Although there are ways to script the writing of zeros to free space on a server so that ZPI can reclaim that space, you would need to run that script on all of your servers, requiring a unique tool for each operating system in your environment. The script would also have to run periodically, since the file system will grow again afterward.
NetApp’s SnapDrive tool for Windows can scan an NTFS file system, detect deleted files, then report the associated blocks back to the Filer to be added back to the aggregate for use by other volumes/LUNs. The Space Reclamation scan can be run as needed, and I believe it can be scheduled; but, it appears to be Windows only. Again, this will have to be done periodically.
But what if you could solve the problem across most or all of your systems, regardless of operating system, regardless of application, with real-time reclamation? And what if you could simultaneously solve other problems? Enter Symantec’s Storage Foundation with Thin-Reclamation API. Storage Foundation consists of VxFS, VxVM, DMP, and some other tools that together provide dynamic grow/shrink, snapshots, replication, thin-friendly volume usage, and dynamic SAN multipathing across multiple operating systems. Storage Foundation’s Thin-Reclamation API is to thin-provisioning what OST is to Backup Deduplication. Storage vendors can now add near-real-time zero page reclaim for customers that are willing to deploy VxFS/VxVM on their servers. For EMC customers, DMP can replace PowerPath, thereby offsetting the cost.

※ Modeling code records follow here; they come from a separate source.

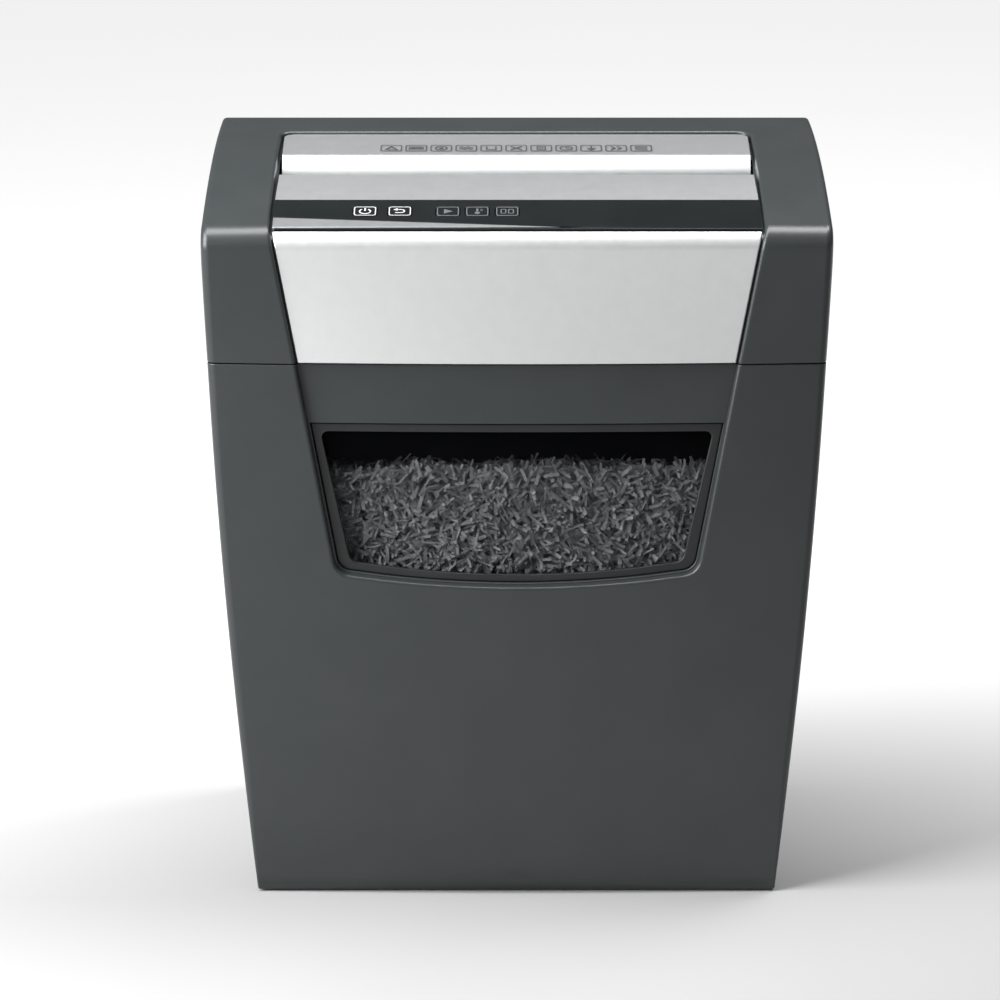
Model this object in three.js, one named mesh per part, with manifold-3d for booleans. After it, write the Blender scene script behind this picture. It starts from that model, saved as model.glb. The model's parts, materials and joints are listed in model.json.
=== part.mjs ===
// Cross-cut paper shredder: a lift-off cutting head on a tapered waste bin with a smoked window.
// Millimetres. +Z up, +X right, the front faces -Y. Origin: centre of the base, on the floor.
import * as THREE from "three";
import { mergeVertices } from "three/addons/utils/BufferGeometryUtils.js";
import Module from "manifold-3d";

const wasm = await Module();
wasm.setup();

// ---- Driving dimensions ----------------------------------------------------------------
const HALF_WIDTH = 173; // widest half width, at the shoulder
const HALF_DEPTH = 103;
const HEIGHT = 414;
const CORNER_R = 5; // vertical corners of the body
const SHOULDER_Z = 378; // above it the walls stand upright
const FRONT_SETBACK = 8; // how far the front falls back from shoulder to floor
const REAR_SETBACK = 5;
const BOW_AT_SPLIT = 7; // how far the middle of the front stands ahead of its ends
const BOW_AT_FLOOR = 4.3;
const CROWN_R = 650; // long arc of the top, seen from the side
const CROWN_APEX_Y = 90;
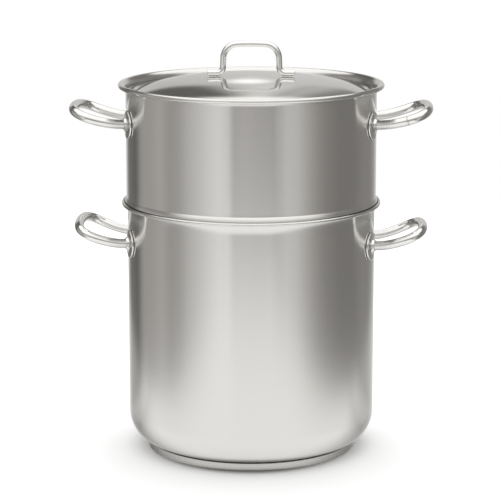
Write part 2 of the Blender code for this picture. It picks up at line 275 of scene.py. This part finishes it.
def grooveShadeShare(tree, place, foot):
    # above 0 on the outside of the pot's corner, close to the groove of the base, where shade is painted dark into the
    # colour; outside is the profile's far half
    outside = smoothStep(tree, grainMap(tree)[0], foot["outsideFrom"], foot["outsideFrom"] + 0.02)
    low = smoothStep(tree, splitVector(tree, place)[2], foot["top"], foot["bottom"])
    return mathNode(tree, "MULTIPLY", mathNode(tree, "MULTIPLY", low, outside), foot["share"])


def turnedSteel(name, finish):
    # brushed sheet: long highlights across the brush lines, faint lines round the axis and soft clouds
    material, tree, shader = newMaterial(name)
    place = objectPlace(tree)
    spot = splitVector(tree, place)
    # the lines are noise that is fine along the profile and slow around it
    grain = addNode(tree, "ShaderNodeCombineXYZ", inputs={
        0: mathNode(tree, "MULTIPLY", spot[0], finish["lineStretch"]),
        1: mathNode(tree, "MULTIPLY", spot[1], finish["lineStretch"]),
        2: mathNode(tree, "MULTIPLY", grainMap(tree)[0], finish["linesPerMetre"])}).outputs[0]
    lines = noise(tree, grain, 1.0, 3.0, 0.6)
    cloud = noise(tree, place, 7.0, 4.0, 0.55)
    toned = mixColours(tree, lines, finish["dark"], finish["light"])
    colour = mixColours(tree, scaleRange(tree, cloud, 0.3, 0.7, 0.0, finish["clouds"]), toned, finish["cloud"])
    if "creaseShade" in finish:
        # painted shade: the crease under the steamer's bead is darkened in the colour
        colour = mixColours(tree, creaseShadeShare(tree, place, finish["creaseShade"]), colour, finish["paintedShade"])
        # painted shade: the pot's corner is darkened in the colour just above the base's groove
        colour = mixColours(tree, grooveShadeShare(tree, place, finish["foot"]), colour, finish["paintedShade"])
    rough, span = finish["rough"], finish["roughSpan"]
    tangent = addNode(tree, "ShaderNodeTangent", {"direction_type": "UV_MAP", "uv_map": "grain"}).outputs[0]
    tree.links.new(colour, shader.inputs["Base Color"])
    tree.links.new(scaleRange(tree, lines, 0.25, 0.75, rough - span, rough + span), shader.inputs["Roughness"])
    tree.links.new(bump(tree, lines, finish["bump"], 0.00002), shader.inputs["Normal"])
    tree.links.new(tangent, shader.inputs["Tangent"])
    shader.inputs["Metallic"].default_value = 1.0
    shader.inputs["Anisotropic"].default_value = finish["anisotropic"]
    return material


def polishedSteel(name, finish):
    # mirror polish with a faint haze, fine buffing marks and slow waves in the surface
    material, tree, shader = newMaterial(name)
    place = objectPlace(tree)
    haze = noise(tree, place, 45.0, 5.0, 0.6)
    marks = noise(tree, place, 900.0, 2.0)
    wave = noise(tree, place, 60.0, 1.0)
    rough, span = finish["rough"], finish["roughSpan"]
    dullness = scaleRange(tree, haze, 0.3, 0.7, rough - span, rough + span)
    if "weldReach" in finish:
        # tube ends are duller where the weld to the rosette was cleaned
        reach = scaledLength(tree, place, (1.0, 1.0, 0.0))
        near = smoothStep(tree, reach, finish["weldReach"], finish["weldStart"])
        dullness = mathNode(tree, "MULTIPLY_ADD", near, finish["weldRough"], dullness)
    small = bump(tree, marks, 0.15, 0.00001)
    tree.links.new(mixColours(tree, haze, finish["dark"], finish["light"]), shader.inputs["Base Color"])
    tree.links.new(dullness, shader.inputs["Roughness"])
    tree.links.new(bump(tree, wave, finish["wave"], 0.0002, small), shader.inputs["Normal"])
    shader.inputs["Metallic"].default_value = 1.0
    return material


satin = turnedSteel("satinSteel", {
    "dark": (0.66, 0.652, 0.635, 1.0), "light": (0.735, 0.727, 0.71, 1.0), "cloud": (0.69, 0.68, 0.66, 1.0),
    "clouds": 0.4, "rough": 0.18, "roughSpan": 0.02, "bump": 0.05, "anisotropic": 0.97,
    # paintedShade is the dark colour of the painted shade under the steamer's bead and above the base's groove
    "linesPerMetre": 5200.0, "lineStretch": 5.0, "paintedShade": (0.04, 0.04, 0.038, 1.0),
    "creaseShade": {"radius": 0.1652, "top": 0.3250, "bottom": 0.3225, "side": 0.150, "wider": 0.0009, "blend": 0.0003},
    "foot": {"outsideFrom": 0.60, "top": 0.0167, "bottom": 0.0120, "share": 0.25}})
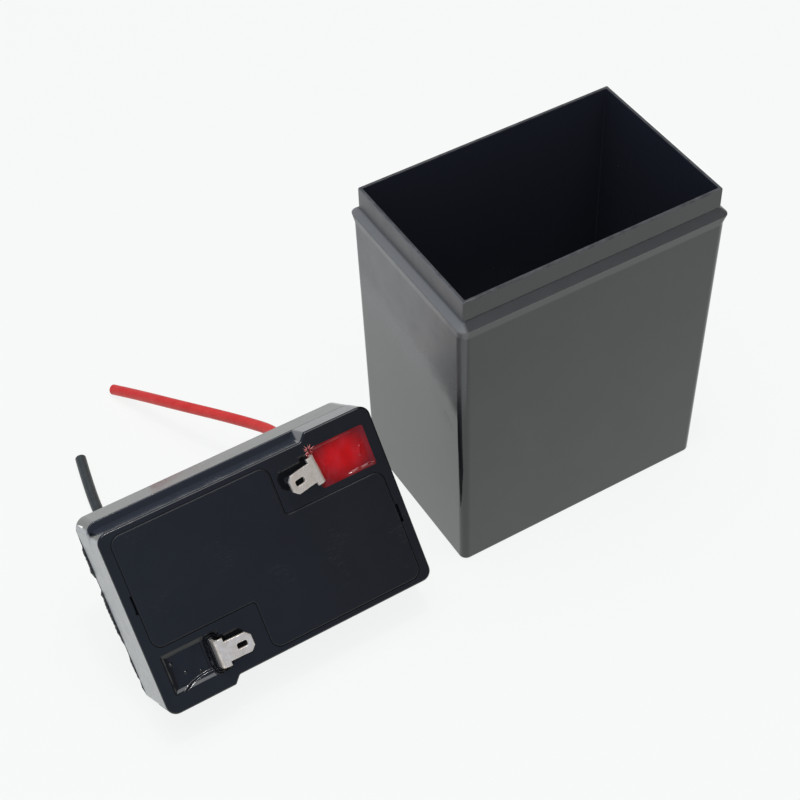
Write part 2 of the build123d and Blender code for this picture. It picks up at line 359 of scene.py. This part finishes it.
def soft_pvc(name, fresh, worn, dusty):
    """Satin cable sleeve with a worn cast and some dust."""
    recipe = Recipe(name, IOR=1.5)
    place = recipe.coordinates()
    cloud = recipe.ramp(recipe.noise(place, 0.35, 4.0), 0.3, 0.75)
    grain = recipe.noise(place, 4.0, 4.0)
    dust = recipe.ramp(recipe.noise(place, 1.1, 5.0, 0.3, 0.7), 0.55, 0.8, 0.0, 0.35)
    waves = recipe.bump(recipe.noise(place, 0.6, 2.0), 0.15, 0.0003)
    skin = recipe.bump(grain, 0.08, 0.0001, waves)
    rough = recipe.ramp(grain, 0.3, 0.7, 0.4, 0.55)
    colour = recipe.mix(dust, recipe.mix(cloud, fresh, worn), dusty)
    return recipe.finish(Base_Color=colour, Roughness=rough, Normal=skin)


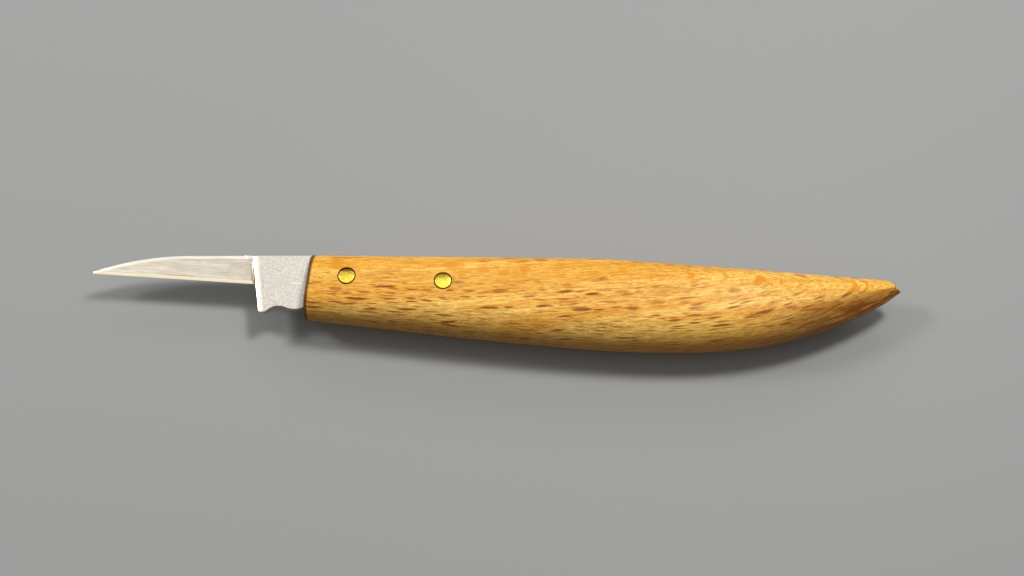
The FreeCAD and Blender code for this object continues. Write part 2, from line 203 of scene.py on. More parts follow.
def section_point(x, share):
    """Point of the handle's section at x: share 0 to 1 goes over the top, 1 to 2 under the belly."""
    crease = crease_at(x)
    start = math.asin(crease / (1.0 + crease))
    over = share <= 1.0
    turn = start + (math.pi - 2.0 * start) * (share if over else 2.0 - share)
    middle = widest_y(x)
    height = (spine_y(x) if over else belly_y(x)) - middle
    y = middle + height * ((1.0 + crease) * math.sin(turn) - crease)
    fuller = 1.0 + FULLNESS * (math.sin(2.0 * turn) ** 2 - math.sin(2.0 * start) ** 2) / 4.0
    z = half_thickness(x) * fuller * math.cos(turn) / math.cos(start)
    return y, z


def surface_z(x, y):
    """Half the handle's thickness at a place seen from above."""
    crease = crease_at(x)
    start = math.asin(crease / (1.0 + crease))
    middle = widest_y(x)
    height = (spine_y(x) if y > middle else belly_y(x)) - middle
    rise = min(1.0, ((y - middle) / height + crease) / (1.0 + crease))
    beside = rise * rise * (1.0 - rise * rise)
    fuller = 1.0 + FULLNESS * (beside - (math.sin(2.0 * start) / 2.0) ** 2)
    return half_thickness(x) * fuller * math.cos(math.asin(rise)) / math.cos(start)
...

As far as I know, 3PAR is the first and only storage vendor to write to Symantec’s thin-API, which means they now have the most dynamic, non-disruptive, zero-page-reclaim feature set on the market. As a storage engineer myself, I have often wondered if VxVM/VxFS could make management of application data storage in our diverse environment easier and more dynamic. Adding Thin-Reclamation to the mix makes it even more attractive. I’d like to see more storage vendors follow 3PAR’s lead and write to Symantec’s API. I’d also like to see Symantec open up both OST and the Thin-Reclamation API for others to use, but I doubt that will happen.